**Exercise objective**
Write out only the span of lines that begins at the line with "thermostat_cam();" and ends at the line with "if empty is". Keep both end lines, word for word.

===== Given material

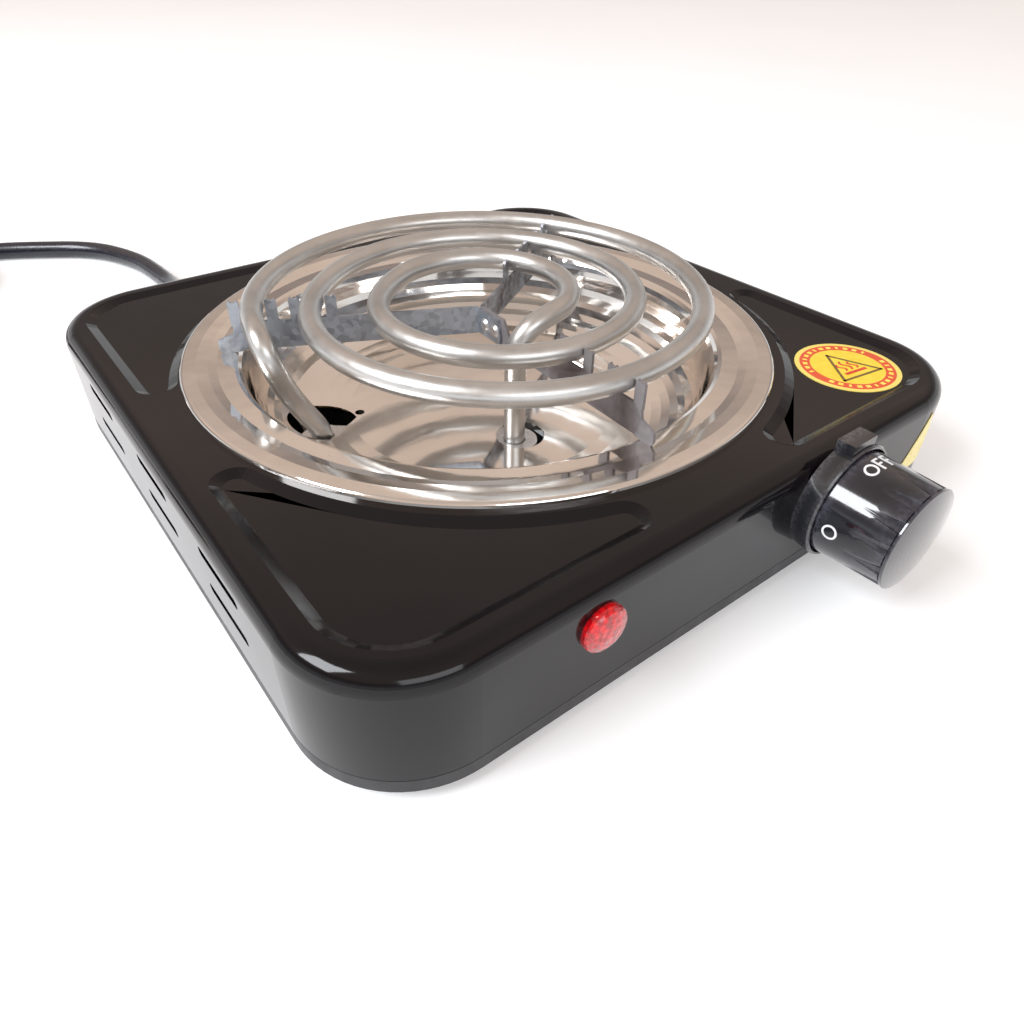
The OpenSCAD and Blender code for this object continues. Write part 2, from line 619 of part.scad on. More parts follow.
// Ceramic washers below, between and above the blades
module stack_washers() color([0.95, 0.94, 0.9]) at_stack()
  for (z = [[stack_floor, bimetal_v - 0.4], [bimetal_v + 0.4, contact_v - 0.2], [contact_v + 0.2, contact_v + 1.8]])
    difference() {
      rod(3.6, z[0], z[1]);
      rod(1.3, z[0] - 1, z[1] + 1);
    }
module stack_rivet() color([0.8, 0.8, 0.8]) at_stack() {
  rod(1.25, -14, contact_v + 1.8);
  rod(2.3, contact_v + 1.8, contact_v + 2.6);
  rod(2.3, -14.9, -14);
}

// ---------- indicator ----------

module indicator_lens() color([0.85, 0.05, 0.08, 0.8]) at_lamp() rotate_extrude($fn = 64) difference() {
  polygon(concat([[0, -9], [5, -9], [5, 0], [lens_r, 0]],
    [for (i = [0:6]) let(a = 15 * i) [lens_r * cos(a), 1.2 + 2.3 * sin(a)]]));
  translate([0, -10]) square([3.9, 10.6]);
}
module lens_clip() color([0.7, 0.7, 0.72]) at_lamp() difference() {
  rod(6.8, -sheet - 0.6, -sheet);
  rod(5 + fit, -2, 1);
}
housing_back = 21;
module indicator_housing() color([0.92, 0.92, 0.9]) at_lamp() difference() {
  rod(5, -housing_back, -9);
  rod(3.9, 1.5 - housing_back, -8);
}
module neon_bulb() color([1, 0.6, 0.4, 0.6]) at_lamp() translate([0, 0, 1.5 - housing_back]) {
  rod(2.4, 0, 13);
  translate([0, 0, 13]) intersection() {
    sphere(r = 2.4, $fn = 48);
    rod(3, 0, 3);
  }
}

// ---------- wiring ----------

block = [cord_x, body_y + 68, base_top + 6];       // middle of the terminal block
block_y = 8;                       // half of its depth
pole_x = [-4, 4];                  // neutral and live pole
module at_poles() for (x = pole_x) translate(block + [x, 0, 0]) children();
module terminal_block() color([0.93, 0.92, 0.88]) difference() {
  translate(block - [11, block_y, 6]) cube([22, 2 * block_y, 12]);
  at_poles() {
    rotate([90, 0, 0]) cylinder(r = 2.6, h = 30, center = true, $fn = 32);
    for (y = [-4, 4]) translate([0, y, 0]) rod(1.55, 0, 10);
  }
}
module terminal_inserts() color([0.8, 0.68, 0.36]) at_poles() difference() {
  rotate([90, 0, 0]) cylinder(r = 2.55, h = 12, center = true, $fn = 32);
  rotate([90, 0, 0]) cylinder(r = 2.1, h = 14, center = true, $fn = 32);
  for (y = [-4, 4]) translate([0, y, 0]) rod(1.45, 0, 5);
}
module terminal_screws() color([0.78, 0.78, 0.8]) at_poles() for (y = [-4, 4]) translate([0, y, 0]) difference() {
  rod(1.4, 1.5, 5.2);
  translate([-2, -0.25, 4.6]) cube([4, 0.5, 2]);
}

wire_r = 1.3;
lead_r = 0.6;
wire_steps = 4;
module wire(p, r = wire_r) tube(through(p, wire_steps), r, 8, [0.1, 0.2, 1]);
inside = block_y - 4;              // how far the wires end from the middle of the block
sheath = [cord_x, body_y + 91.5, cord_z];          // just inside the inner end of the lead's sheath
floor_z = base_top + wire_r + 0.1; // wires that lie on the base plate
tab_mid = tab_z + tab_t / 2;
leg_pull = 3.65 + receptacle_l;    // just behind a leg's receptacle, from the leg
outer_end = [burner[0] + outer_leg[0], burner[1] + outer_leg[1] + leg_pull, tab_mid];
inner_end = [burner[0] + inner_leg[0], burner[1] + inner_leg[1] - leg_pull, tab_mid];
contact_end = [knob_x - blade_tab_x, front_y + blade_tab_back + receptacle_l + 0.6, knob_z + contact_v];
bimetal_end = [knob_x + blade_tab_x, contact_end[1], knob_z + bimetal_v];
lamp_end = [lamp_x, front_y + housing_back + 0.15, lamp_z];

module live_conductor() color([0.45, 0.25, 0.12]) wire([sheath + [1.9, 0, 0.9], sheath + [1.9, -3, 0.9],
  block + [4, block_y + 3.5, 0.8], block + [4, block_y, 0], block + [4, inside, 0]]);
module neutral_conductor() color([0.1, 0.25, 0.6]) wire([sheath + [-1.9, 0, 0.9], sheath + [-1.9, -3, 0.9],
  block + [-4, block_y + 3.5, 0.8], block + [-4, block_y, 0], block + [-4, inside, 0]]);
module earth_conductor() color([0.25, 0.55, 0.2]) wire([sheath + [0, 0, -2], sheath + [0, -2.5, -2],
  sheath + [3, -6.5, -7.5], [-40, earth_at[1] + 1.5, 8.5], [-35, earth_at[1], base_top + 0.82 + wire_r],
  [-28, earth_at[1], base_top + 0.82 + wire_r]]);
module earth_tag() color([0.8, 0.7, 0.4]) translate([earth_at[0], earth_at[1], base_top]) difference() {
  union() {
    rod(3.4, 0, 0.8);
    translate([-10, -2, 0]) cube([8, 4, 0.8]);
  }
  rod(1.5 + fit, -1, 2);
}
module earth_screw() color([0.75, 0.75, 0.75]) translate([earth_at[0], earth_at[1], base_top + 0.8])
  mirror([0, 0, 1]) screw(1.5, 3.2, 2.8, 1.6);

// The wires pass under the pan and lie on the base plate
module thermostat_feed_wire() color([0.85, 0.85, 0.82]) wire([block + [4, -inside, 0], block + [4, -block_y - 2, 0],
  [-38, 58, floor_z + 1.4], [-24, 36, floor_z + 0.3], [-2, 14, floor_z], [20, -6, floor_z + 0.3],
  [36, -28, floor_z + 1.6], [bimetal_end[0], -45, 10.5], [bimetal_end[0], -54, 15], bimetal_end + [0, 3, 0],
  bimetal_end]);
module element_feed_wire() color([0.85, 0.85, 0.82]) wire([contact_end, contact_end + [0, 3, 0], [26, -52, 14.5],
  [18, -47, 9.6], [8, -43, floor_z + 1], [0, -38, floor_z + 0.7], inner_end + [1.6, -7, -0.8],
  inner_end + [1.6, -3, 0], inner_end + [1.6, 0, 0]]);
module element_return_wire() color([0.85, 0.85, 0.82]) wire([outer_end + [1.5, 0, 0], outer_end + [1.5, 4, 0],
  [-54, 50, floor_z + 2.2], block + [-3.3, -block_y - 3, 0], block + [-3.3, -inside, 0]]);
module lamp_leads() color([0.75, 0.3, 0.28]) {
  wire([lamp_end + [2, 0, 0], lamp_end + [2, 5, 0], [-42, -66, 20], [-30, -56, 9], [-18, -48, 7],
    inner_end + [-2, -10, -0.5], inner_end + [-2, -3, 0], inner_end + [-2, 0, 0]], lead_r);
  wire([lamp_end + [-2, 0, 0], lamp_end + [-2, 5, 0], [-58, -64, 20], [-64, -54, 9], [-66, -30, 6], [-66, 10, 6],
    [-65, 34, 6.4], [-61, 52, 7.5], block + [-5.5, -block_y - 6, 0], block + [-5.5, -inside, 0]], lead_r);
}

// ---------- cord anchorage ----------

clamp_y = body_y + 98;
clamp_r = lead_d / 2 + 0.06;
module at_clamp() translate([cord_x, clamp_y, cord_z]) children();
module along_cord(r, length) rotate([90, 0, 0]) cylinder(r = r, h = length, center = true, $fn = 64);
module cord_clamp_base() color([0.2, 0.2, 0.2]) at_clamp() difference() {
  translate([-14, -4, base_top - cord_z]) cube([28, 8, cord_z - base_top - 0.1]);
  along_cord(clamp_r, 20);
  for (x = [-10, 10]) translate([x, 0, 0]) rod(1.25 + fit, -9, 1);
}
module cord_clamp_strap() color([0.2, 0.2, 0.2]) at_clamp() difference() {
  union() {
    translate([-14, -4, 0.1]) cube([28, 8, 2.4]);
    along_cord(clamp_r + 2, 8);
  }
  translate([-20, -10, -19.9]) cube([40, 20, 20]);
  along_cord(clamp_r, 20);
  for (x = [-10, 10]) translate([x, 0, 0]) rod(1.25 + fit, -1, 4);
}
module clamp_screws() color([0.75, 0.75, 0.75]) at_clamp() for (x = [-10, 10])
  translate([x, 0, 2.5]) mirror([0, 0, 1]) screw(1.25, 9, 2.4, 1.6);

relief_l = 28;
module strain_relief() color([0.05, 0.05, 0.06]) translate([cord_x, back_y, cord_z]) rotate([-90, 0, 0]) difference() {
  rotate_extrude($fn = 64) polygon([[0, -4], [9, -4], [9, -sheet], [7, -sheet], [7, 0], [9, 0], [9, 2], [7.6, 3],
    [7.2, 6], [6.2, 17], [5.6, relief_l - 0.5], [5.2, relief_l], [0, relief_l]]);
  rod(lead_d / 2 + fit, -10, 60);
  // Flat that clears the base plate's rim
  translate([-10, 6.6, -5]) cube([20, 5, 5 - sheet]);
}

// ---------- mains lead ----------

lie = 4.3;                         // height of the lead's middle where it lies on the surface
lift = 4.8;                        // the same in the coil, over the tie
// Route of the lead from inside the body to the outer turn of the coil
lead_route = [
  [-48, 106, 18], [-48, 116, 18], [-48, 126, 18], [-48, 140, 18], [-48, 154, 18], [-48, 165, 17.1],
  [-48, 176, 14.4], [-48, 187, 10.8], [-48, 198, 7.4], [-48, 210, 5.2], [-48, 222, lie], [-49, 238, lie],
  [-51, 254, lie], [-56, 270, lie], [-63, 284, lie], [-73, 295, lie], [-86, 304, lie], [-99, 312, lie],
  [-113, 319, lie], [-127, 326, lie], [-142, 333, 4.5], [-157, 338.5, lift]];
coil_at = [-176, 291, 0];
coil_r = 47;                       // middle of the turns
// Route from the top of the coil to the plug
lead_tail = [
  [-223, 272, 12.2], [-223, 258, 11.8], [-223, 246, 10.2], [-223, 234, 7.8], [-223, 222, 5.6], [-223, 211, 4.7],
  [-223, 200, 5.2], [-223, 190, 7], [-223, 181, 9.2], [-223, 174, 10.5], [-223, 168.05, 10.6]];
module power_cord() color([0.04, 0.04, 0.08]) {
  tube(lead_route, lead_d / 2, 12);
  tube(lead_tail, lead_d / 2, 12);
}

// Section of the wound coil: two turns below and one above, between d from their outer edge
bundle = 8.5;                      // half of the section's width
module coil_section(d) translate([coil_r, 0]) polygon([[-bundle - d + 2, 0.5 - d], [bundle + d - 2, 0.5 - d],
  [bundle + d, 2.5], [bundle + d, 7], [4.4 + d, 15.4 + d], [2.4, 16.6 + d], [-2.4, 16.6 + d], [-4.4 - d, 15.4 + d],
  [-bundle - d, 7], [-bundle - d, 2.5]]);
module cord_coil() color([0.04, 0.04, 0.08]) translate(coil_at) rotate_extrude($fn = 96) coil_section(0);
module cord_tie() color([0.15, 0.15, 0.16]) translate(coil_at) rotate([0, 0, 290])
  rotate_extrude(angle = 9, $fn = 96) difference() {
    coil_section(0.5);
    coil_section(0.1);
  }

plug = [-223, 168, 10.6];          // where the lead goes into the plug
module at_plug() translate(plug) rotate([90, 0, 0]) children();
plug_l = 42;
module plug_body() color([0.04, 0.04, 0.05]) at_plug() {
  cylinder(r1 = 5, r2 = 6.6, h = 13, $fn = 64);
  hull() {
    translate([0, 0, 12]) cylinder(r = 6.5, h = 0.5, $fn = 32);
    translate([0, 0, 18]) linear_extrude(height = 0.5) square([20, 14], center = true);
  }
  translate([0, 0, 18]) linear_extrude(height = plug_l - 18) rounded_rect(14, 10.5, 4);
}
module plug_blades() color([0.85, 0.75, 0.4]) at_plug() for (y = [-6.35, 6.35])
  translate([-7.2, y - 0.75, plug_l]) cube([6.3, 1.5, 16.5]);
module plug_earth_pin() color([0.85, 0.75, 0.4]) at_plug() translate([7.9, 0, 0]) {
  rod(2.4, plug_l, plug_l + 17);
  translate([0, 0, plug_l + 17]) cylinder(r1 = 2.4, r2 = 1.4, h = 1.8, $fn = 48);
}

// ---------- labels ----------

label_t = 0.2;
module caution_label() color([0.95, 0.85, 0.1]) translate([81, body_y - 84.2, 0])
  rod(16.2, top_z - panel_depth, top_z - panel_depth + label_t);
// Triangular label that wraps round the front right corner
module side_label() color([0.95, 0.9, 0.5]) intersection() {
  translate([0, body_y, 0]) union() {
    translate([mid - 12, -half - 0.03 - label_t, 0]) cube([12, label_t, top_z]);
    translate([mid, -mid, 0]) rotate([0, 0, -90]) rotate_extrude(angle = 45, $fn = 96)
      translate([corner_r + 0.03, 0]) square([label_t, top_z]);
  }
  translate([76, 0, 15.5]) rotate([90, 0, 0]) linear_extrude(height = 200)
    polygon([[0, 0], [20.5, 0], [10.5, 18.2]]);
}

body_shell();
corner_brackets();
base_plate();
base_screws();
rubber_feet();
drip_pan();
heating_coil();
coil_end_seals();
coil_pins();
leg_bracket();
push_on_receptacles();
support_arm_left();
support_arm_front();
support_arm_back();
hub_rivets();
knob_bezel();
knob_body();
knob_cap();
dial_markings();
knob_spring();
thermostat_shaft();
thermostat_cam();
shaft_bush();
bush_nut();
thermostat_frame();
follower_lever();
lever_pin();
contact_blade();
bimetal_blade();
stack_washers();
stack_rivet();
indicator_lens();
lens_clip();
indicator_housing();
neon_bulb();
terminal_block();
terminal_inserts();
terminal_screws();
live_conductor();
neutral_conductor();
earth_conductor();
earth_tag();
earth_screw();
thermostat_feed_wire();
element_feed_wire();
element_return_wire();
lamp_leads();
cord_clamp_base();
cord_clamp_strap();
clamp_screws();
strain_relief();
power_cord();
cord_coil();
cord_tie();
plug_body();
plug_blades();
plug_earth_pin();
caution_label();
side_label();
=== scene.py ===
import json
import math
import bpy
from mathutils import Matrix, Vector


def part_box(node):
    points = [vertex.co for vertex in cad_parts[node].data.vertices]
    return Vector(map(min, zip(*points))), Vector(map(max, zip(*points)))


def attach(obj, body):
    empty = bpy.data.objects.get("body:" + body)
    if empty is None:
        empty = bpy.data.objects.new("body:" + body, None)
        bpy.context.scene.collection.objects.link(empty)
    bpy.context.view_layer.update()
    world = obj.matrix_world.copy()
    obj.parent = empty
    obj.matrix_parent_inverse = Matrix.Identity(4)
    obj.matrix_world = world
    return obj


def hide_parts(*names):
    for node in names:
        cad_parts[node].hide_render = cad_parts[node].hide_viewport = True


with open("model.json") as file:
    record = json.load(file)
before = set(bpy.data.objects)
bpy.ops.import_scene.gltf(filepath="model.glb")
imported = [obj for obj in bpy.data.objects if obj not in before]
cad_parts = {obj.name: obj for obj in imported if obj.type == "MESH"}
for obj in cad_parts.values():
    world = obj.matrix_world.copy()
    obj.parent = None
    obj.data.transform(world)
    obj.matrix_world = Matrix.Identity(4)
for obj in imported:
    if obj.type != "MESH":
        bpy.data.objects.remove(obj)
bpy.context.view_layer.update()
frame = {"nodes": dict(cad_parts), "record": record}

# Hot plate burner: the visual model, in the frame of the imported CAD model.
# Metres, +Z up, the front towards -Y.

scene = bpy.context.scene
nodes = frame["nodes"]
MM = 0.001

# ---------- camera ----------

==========

**Written answer**
thermostat_cam();
shaft_bush();
bush_nut();
thermostat_frame();
follower_lever();
lever_pin();
contact_blade();
bimetal_blade();
stack_washers();
stack_rivet();
indicator_lens();
lens_clip();
indicator_housing();
neon_bulb();
terminal_block();
terminal_inserts();
terminal_screws();
live_conductor();
neutral_conductor();
earth_conductor();
earth_tag();
earth_screw();
thermostat_feed_wire();
element_feed_wire();
element_return_wire();
lamp_leads();
cord_clamp_base();
cord_clamp_strap();
clamp_screws();
strain_relief();
power_cord();
cord_coil();
cord_tie();
plug_body();
plug_blades();
plug_earth_pin();
caution_label();
side_label();
=== scene.py ===
import json
import math
import bpy
from mathutils import Matrix, Vector


def part_box(node):
    points = [vertex.co for vertex in cad_parts[node].data.vertices]
    return Vector(map(min, zip(*points))), Vector(map(max, zip(*points)))


def attach(obj, body):
    empty = bpy.data.objects.get("body:" + body)
    if empty is None:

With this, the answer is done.